Make an instance of gaussian_proposal_function

Set up the initial point p[] and its log likelihood 
 using  loglike_func(p)

Make an MCMC loop 1000 steps or more long and make a scatter plot of  the chain.  Record the acceptance fraction.


7) Make historgrams of the two parameters.

8) Use plt.hist2d() to make a 2 dimensional histogram of the chain with labels.
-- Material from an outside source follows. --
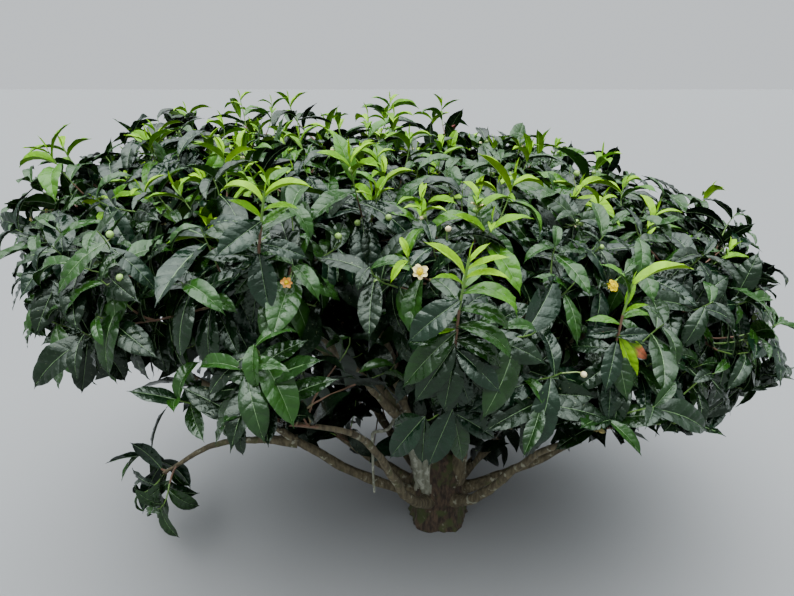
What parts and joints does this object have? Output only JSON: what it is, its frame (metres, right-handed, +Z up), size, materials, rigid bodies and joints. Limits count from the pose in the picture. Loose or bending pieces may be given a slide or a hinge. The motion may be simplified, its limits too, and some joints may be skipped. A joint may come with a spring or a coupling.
{
  "type": "tea bush",
  "caption": "Broad, flat-topped evergreen tea bush with a short flared trunk, spreading boughs and glossy leafy shoots, rooted in the ground.",
  "frame": {"origin": "middle of the trunk's flat cut at ground level", "axes": "+Z up, +X along the bush's width, -Y out of its open front"},
  "size_m": [2.0756, 1.6803, 1.2755],
  "materials": {
    "trunk_bark": "rough, cracked and mossy",
    "bough_bark": "dull, with pale lichen",
    "foliage": "leathery, glossy leaves"
  },
  "bodies": {
    "root": {"trunk": "trunk_bark", "bough_inner_1": "bough_bark", "bough_inner_2": "bough_bark", "bough_inner_3": "bough_bark", "bough_inner_4": "bough_bark", "bough_upper_1": "bough_bark", "bough_upper_2": "bough_bark", "bough_upper_3": "bough_bark", "bough_upper_4": "bough_bark", "bough_upper_5": "bough_bark", "bough_upper_6": "bough_bark", "bough_upper_7": "bough_bark", "bough_upper_8": "bough_bark", "bough_lower_1": "bough_bark", "bough_lower_2": "bough_bark", "bough_lower_3": "bough_bark", "bough_lower_4": "bough_bark", "bough_lower_5": "bough_bark", "bough_lower_6": "bough_bark", "bough_lower_7": "bough_bark", "bough_lower_8": "bough_bark", "bough_low_spray": "bough_bark", "foliage_inner_1": "foliage", "foliage_inner_2": "foliage", "foliage_inner_3": "foliage", "foliage_inner_4": "foliage", "foliage_upper_1": "foliage", "foliage_upper_2": "foliage", "foliage_upper_3": "foliage", "foliage_upper_4": "foliage", "foliage_upper_5": "foliage", "foliage_upper_6": "foliage", "foliage_upper_7": "foliage", "foliage_upper_8": "foliage", "foliage_lower_1": "foliage", "foliage_lower_2": "foliage", "foliage_lower_3": "foliage", "foliage_lower_4": "foliage", "foliage_lower_5": "foliage", "foliage_lower_6": "foliage", "foliage_lower_7": "foliage", "foliage_lower_8": "foliage", "foliage_low_spray": "foliage"}
  },
  "joints": []
}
 9) I have written a function with just a few lines missing that returns the cross-correlation function between two vectors with lag m.
 
 Use this function to estimate the correlation length 
 of your chain. Plot the auto-correlation function for 
 lags of zero to a few hundred.
 
 What is the correlation length of your chain?

In [51]:
def corrfunction(x,y):
    '''
    This function calculates the correlation coefficient 
    as a function of lag between 
    '''
    xc = x - np.mean(x)
    yc = y - ...
    
    N = len(x)
    out = np.empty(N-2)
    stdx = np.std(xc)
    stdy = ...

    for i in range(N-2) :
        xt = xc[0:N-i]
        yt = yc[i:N]
        if(stdx == 0 or stdy == 0):  ## this can happen for last elements
            out[i] = 0
        else :
            out[i] = np.mean(xt*yt)

    out /= ....
    return out

10) Calculate the mean, variance and normalized covariance of the parameters.  For a flat universe, $\Omega_m + \Omega_\Lambda = 1$ where $\Omega_\Lambda$ is the density of the cosmological constant.  What are the mean value and "1 sigma" error bars on  $\Omega_\Lambda$.